Once he realized his war had been based on lies, he started to apply the same reasoning to the war in which our country is trapped today. And he decided he could not go along anymore with an immoral war that was grinding up a new generation. Furthermore, he was becoming increasingly angry at Bush's actions - his scorning of the Baker-Hamilton recommendations and his justification for pouring in more troops into his war based on lies.
As Judis said, this epiphany has been hard on Chuck Hagel's political life. The neoconservatives now hate him and the Nebraska Republican Party is recruiting someone else to run against him for his Senate seat. Judis believes that Hagel's actions are not those of a politician because he is clearly committing political suicide.
Two months later, Hagel appears to have concluded that he has little chance as a Republican. When I asked him whether anything in particular had convinced him to consider running as an independent, he predictably said, "No," but he made clear that he had been stung by his party's revolt against him. "My loyalty is first to country, and I appreciate some in my party don't accept that," he said. Still, no one I talked to believes Hagel will actually run as an independent. Some people who know him think he is going to quit politics entirely, while others believe that he will be loath to turn his back on a challenge from an upstart like Bruning.
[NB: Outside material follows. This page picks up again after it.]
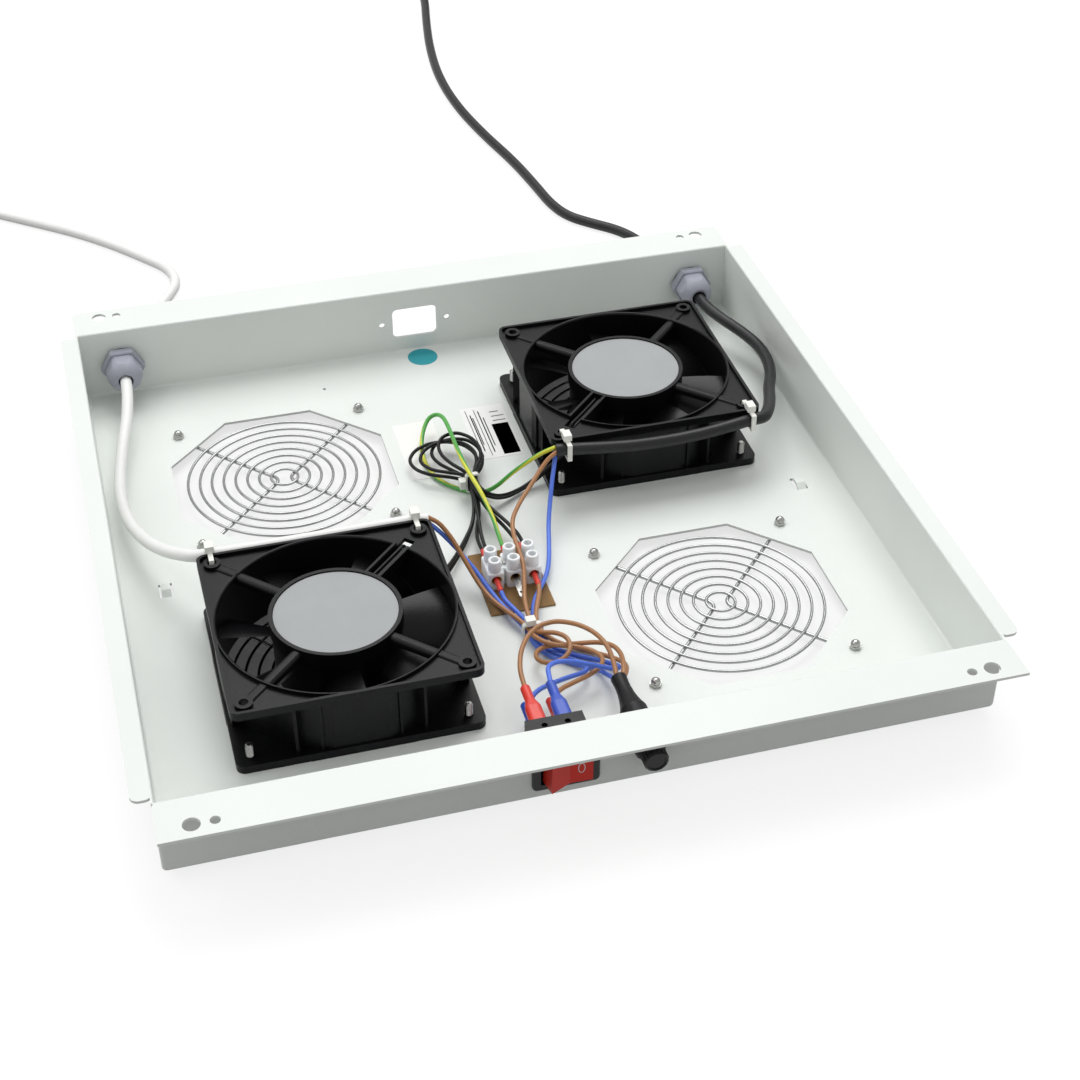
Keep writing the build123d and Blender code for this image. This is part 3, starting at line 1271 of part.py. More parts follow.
strip_brown = [
    (10.0, -55.0, 7.0), (8.6, -61.0, 6.9), (5.2, -69.0, 6.5), (2.3, -77.0, 6.0), (1.2, -85.0, 5.8),
    (2.6, -90.5, 5.6), (6.8, -95.3, 3.8),
] + from_front([
    (13.5, 94.2, 1.9), (22.0, 88.7, 1.4), (30.6, 80.0, 3.0), (34.2, 69.5, 7.8), (32.4, 58.5, 13.6),
    (26.2, 47.0, 17.0),
])
strip_blue = [
    (-10.0, -55.0, 7.0), (-9.4, -60.0, 5.4), (-6.0, -67.0, 3.9), (-2.8, -75.0, 3.3), (-1.3, -83.0, 3.3),
    (-0.9, -91.0, 2.4),
] + from_front([
    (2.6, 94.8, 1.5), (9.0, 88.0, 1.4), (17.0, 80.9, 1.4), (22.5, 73.5, 2.2), (25.3, 64.5, 5.2),
    (25.3, 55.5, 10.8), (23.0, 47.0, 16.9),
])
stat_brown = [
    (-39.5, -20.2, 35.2), (-34.0, -22.0, 31.8), (-29.0, -27.0, 25.0), (-25.5, -34.0, 18.5), (-22.5, -42.0, 13.0),
    (-19.5, -51.0, 8.8), (-15.5, -61.0, 6.6), (-10.5, -70.0, 6.0), (-6.0, -78.5, 5.9), (-3.8, -86.0, 6.0),
    (-3.4, -93.0, 7.6),
] + from_front([
    (0.5, 93.5, 8.2), (7.0, 89.0, 8.3), (14.5, 86.2, 8.3), (21.5, 81.7, 8.2), (25.0, 75.0, 8.6),
    (22.8, 68.5, 9.2), (15.5, 63.0, 10.0), (6.0, 58.5, 11.2), (-3.0, 54.5, 12.0), (-9.3, 47.1, 12.3),
])
stat_blue = [
    (-39.5, -21.7, 32.6), (-33.8, -23.6, 26.8), (-27.4, -28.6, 19.6), (-23.0, -34.2, 14.6), (-18.9, -41.5, 10.4),
    (-15.6, -50.5, 6.8), (-12.2, -60.0, 4.5), (-8.7, -70.0, 3.7), (-5.4, -78.5, 3.3), (-3.8, -86.0, 3.3),
    (-2.8, -94.0, 2.3),
] + from_front([
    (0.6, 92.5, 1.5), (6.2, 86.5, 1.4), (12.5, 81.2, 1.6), (16.2, 76.6, 3.0), (16.4, 71.7, 5.2),
    (12.2, 67.7, 7.3), (5.0, 64.9, 9.0), (-4.0, 61.5, 10.4), (-13.5, 57.0, 11.8), (-21.7, 47.1, 12.3),
])
fuse_brown = from_front([
    (23.2, 47.0, 20.4), (24.3, 55.5, 22.3), (24.0, 65.0, 24.9), (20.4, 74.0, 26.5), (13.5, 81.5, 27.3),
    (4.0, 86.0, 27.6), (-5.0, 85.0, 27.4), (-12.5, 79.0, 27.0), (-18.0, 70.0, 26.0), (-21.2, 59.5, 24.6),
    (-21.7, 47.1, 23.3),
])

# Free cords outside, heights above the surface that the tray stands on
mains_outside = [
    (175.2, 203.0, 25.6), (175.2, 218.0, 25.2), (176.0, 234.0, 20.0), (176.5, 250.0, 11.0), (176.0, 268.0, 4.6),
    (173.0, 289.0, 3.4), (164.0, 305.0, 3.4), (150.0, 318.0, 3.4), (137.0, 332.0, 3.4), (130.5, 352.0, 3.4),
    (127.5, 380.0, 3.4), (122.0, 420.0, 3.4), (112.0, 465.0, 3.4), (104.0, 515.0, 3.4), (102.0, 568.0, 3.4),
    (107.0, 622.0, 3.4), (116.0, 675.0, 3.4), (125.5, 722.0, 3.4), (128.0, 760.0, 3.4), (131.5, 793.0, 3.4),
]
stat_outside = [
    (-175.2, 203.0, 25.6), (-175.0, 217.0, 25.2), (-173.0, 231.0, 20.5), (-168.0, 246.0, 12.0),
    (-159.0, 263.0, 5.2), (-149.0, 281.0, 3.3), (-138.5, 298.0, 3.3), (-130.5, 315.0, 3.3), (-134.0, 334.0, 3.3),
    (-148.5, 353.0, 3.3), (-165.5, 374.5, 3.3), (-187.0, 397.0, 3.3), (-212.0, 418.0, 3.3), (-238.0, 439.0, 3.3),
    (-262.5, 461.0, 3.3), (-284.0, 486.0, 3.3),
]


def build_wires():
    """Inner cables and wires, each whole along its own route."""
    for name, diameter, routes in (
        ("mains_cable_inside", mains_diameter, [mains_inside]),
        ("stat_cable_inside", stat_diameter, [stat_inside]),
        ("earth_wire", core_diameter, [earth_wire]),
        ("fan_leads", lead_diameter, [left_lead_low, left_lead_high, right_lead_low, right_lead_high]),
        ("brown_wires", core_diameter, [mains_brown, strip_brown, stat_brown, fuse_brown]),
        ("blue_wires", core_diameter, [mains_blue, strip_blue, stat_blue]),
    ):
        ideal = 0.0
        with BuildPart() as wires:
            for route in routes:
                ideal += tube(on_floor(route), diameter, name)
        print(f"{name}: volume {wires.part.volume:.0f}, section x length {ideal:.0f}")
        save(wires, name)


def build_outside_cords():
    """Mains lead and thermostat lead behind the tray, with their put-away coils."""
    coils = (
        ("mains_cord", mains_diameter, mains_outside, mains_coil_centre, mains_coil_radius),
        ("stat_cord", stat_diameter, stat_outside, stat_coil_centre, stat_coil_radius),
    )
    for name, diameter, route, centre, radius in coils:
        with BuildPart() as cord:
            ideal = tube(route, diameter, name)
        print(f"{name}: volume {cord.part.volume:.0f}, section x length {ideal:.0f}")
        save(cord, name)
        with BuildPart() as coil:
            with BuildSketch(Plane.XZ):
                with Locations((radius, diameter * coil_layers / 2)):
                    RectangleRounded(2 * diameter, diameter * coil_layers, diameter * 0.48)
            revolve(axis=Axis.Z)
        save_copy(coil, f"{name}_coil", *centre)


def build_cord_ends():
    """Mains plug, and the stripped end of the thermostat lead."""
    start = mains_coil_centre[0] + 21.5
    side_y = mains_coil_centre[1] + mains_coil_radius
    with BuildPart() as plug:
        with BuildSketch(Plane.XZ.offset(-side_y)):
            with BuildLine():
                shoulder = start + plug_sleeve_length
                face = shoulder + plug_length
                neck = mains_diameter / 2 + 1.4
                Polyline(
                    (start, plug_radius), (start, plug_radius + neck), (shoulder, plug_radius + neck + 1.2),
                )
                Spline(
                    (shoulder, plug_radius + neck + 1.2), (shoulder + 10, plug_radius * 1.75),
                    (shoulder + 24, 2 * plug_radius), tangents=((1, 0.3), (1, 0)),
                )
                Polyline(
                    (shoulder + 24, 2 * plug_radius), (face - 1.5, 2 * plug_radius), (face, 2 * plug_radius - 1.5),
                    (face, plug_radius), (start, plug_radius),
                )
            make_face()
        revolve(axis=Axis((0, side_y, plug_radius), (1, 0, 0)))
        with BuildSketch(Plane.YZ.offset(face)):
            with Locations((side_y, plug_radius)):
                with GridLocations(plug_pin_pitch, 1, 2, 1):
                    Circle(plug_pin_radius)
        extrude(amount=plug_pin_length)
    save(plug, "mains_plug")

    centre = Vector(*stat_coil_centre, stat_diameter / 2)
    outward = Vector(-0.652, 0.758, 0)
    heading = Vector(-0.758, -0.652, 0)
    jacket = centre + outward * stat_coil_radius + heading * 20
    with BuildPart() as bare_end:
        with BuildSketch(Plane(origin=jacket, z_dir=heading)):
            Circle(stat_diameter / 2)
        extrude(amount=14)
        with BuildSketch(Plane(origin=jacket + heading * 13.5, x_dir=outward, z_dir=heading)):
            with GridLocations(core_diameter + 0.4, 1, 2, 1):
                Circle(core_diameter / 2)
        extrude(amount=bare_core_length)
    save(bare_end, "stat_cord_end")


build_tray()
build_guards()
build_screws()
build_fans()
build_glands()
build_switch()
build_fuse_holder()
build_terminal_strip()
build_ties()
build_stickers()
build_wires()
build_outside_cords()
build_cord_ends()
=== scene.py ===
import json
import math

import bmesh
import bpy
from mathutils import Matrix, Vector


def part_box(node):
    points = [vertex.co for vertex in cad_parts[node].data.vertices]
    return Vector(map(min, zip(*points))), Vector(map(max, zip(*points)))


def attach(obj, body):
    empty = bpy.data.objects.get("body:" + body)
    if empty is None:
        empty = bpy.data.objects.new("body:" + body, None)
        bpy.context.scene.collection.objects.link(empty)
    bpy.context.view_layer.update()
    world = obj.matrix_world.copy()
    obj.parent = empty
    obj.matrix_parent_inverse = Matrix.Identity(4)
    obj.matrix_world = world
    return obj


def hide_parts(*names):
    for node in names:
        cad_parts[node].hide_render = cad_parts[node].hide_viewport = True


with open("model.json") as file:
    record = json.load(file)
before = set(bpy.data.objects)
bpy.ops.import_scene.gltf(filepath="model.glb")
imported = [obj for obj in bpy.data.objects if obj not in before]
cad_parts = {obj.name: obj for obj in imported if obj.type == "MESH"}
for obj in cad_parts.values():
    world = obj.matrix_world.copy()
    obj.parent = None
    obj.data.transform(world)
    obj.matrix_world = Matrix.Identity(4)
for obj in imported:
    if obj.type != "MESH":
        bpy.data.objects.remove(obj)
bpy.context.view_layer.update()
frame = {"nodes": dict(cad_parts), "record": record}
joints = {joint["name"]: joint for joint in frame["record"]["behaviour"]["joints"]}

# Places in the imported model, metres
floor_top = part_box("floor_labels")[0].z
bay_x, bay_y = joints["right_fan_spin"]["pos_m"][:2]

# Camera: place and aim in metres, lens and sensor in millimetres
camera_place = (-0.192795, -0.791635, 0.644454)
camera_aim = (0.022874, -0.010644, floor_top)
camera_lens = 64.28
camera_sensor = 36.0

# Table and surround
table_half = 6.0
# Reach of the painted shade on the table round each bay's centre, metres
bay_shade_reach = 0.08
surround_brightness = 0.67
surround_front_share = 0.84
surround_front = -0.9
surround_rear = 0.6

# Depth of the relief, and of the light's reach into milky nylon, metres
relief_depth = 0.0004
milky_depth = 0.002

# Free cords and the earth core: sizes in metres, routes in millimetres
mains_diameter = 0.0068
stat_diameter = 0.0065
earth_diameter = 0.0024
coil_turns = 5.25
coil_steps = 16
coil_change_share = 0.25
plug_lead_in = ((0.012, 0.0185), (0.0225, 0.019))
mains_route_mm = [
    (175.2, 203.0, 25.6), (175.2, 218.0, 25.2), (176.0, 234.0, 20.0), (176.5, 250.0, 11.0),
    (176.0, 268.0, 4.6), (173.0, 289.0, 3.4), (164.0, 305.0, 3.4), (150.0, 318.0, 3.4),
    (137.0, 332.0, 3.4), (130.5, 352.0, 3.4), (127.5, 380.0, 3.4), (122.0, 420.0, 3.4),
    (112.0, 465.0, 3.4), (104.0, 515.0, 3.4), (102.0, 568.0, 3.4), (107.0, 622.0, 3.4),
    (116.0, 675.0, 3.4), (125.5, 722.0, 3.4), (128.0, 760.0, 3.4), (131.5, 793.0, 3.4),
]
stat_route_mm = [
    (-175.2, 203.0, 25.6), (-175.0, 217.0, 25.2), (-173.0, 231.0, 20.5), (-168.0, 246.0, 12.0),
    (-159.0, 263.0, 5.2), (-149.0, 281.0, 3.3), (-138.5, 298.0, 3.3), (-130.5, 315.0, 3.3),
    (-134.0, 334.0, 3.3), (-148.5, 353.0, 3.3), (-165.5, 374.5, 3.3), (-187.0, 397.0, 3.3),
    (-212.0, 418.0, 3.3), (-238.0, 439.0, 3.3), (-262.5, 461.0, 3.3), (-284.0, 486.0, 3.3),
]
earth_route_mm = [
    (40.5, 21.4, 35.5), (34.0, 22.5, 33.0), (27.0, 25.0, 27.0), (18.0, 28.5, 18.0), (9.5, 31.5, 7.6),
    (2.2, 35.0, 2.4), (-5.7, 41.0, 1.4), (-13.0, 47.5, 1.5), (-18.5, 56.0, 1.8), (-21.0, 66.0, 2.2),
    (-21.5, 77.0, 2.6), (-19.7, 88.5, 4.6), (-15.9, 98.0, 7.4), (-11.7, 103.2, 10.2), (-7.3, 101.6, 12.8),
    (-5.3, 95.0, 14.9), (-5.0, 86.0, 16.2), (-5.2, 72.0, 17.0), (-5.5, 58.0, 17.5), (-5.3, 44.0, 18.0),
    (-4.4, 32.0, 18.0), (-2.5, 22.0, 16.5), (-0.8, 12.0, 13.4), (0.4, 1.0, 10.2), (0.2, -10.0, 7.9),
    (0.0, -20.0, 7.0),
]

# Threads on the fan screws, metres
bolt_pitch = 0.1048
thread_root = 0.0017
thread_crest = 0.002
thread_pitch = 0.0007
thread_start = 0.0047
thread_end_gap = 0.0004

# Print on the rating label, metres: left, near, right and far edge of each mark
print_thickness = 0.00004
label_panel = (0.0245, 0.0705, 0.0342, 0.1010)
long_bars = (
    (0.0125, 0.071, 0.0129, 0.118), (0.0175, 0.071, 0.0179, 0.118), (0.0142, 0.076, 0.0149, 0.113),
    (0.0152, 0.082, 0.0158, 0.110), (0.0195, 0.074, 0.0202, 0.116), (0.0212, 0.080, 0.0218, 0.109),
)
cross_bars = (
    (0.0262, 0.1040, 0.0338, 0.1048), (0.0262, 0.1085, 0.0338, 0.1093), (0.0262, 0.1130, 0.0315, 0.1138),
)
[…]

One person who has worked with him questions whether Hagel has lost his moorings. "I just don't know what is going on in that guy's head," he says. "I can't tell if he is unusually smart or just lost it."
Yet what Hagel seems to have lost is not so much his sanity or his grasp of world politics--his recent floor speech opposing the Reid-Feingold bill, which would have entirely cut off war funding, was a model of sober intelligence--but rather the part of the political cerebellum that allows politicians to put career before conviction.
Chuck Hagel will continue to pay for his honesty, but I am grateful that he is putting his loyalty to his country today before his own future. Would more conservatives find the courage to reconsider their loyalties.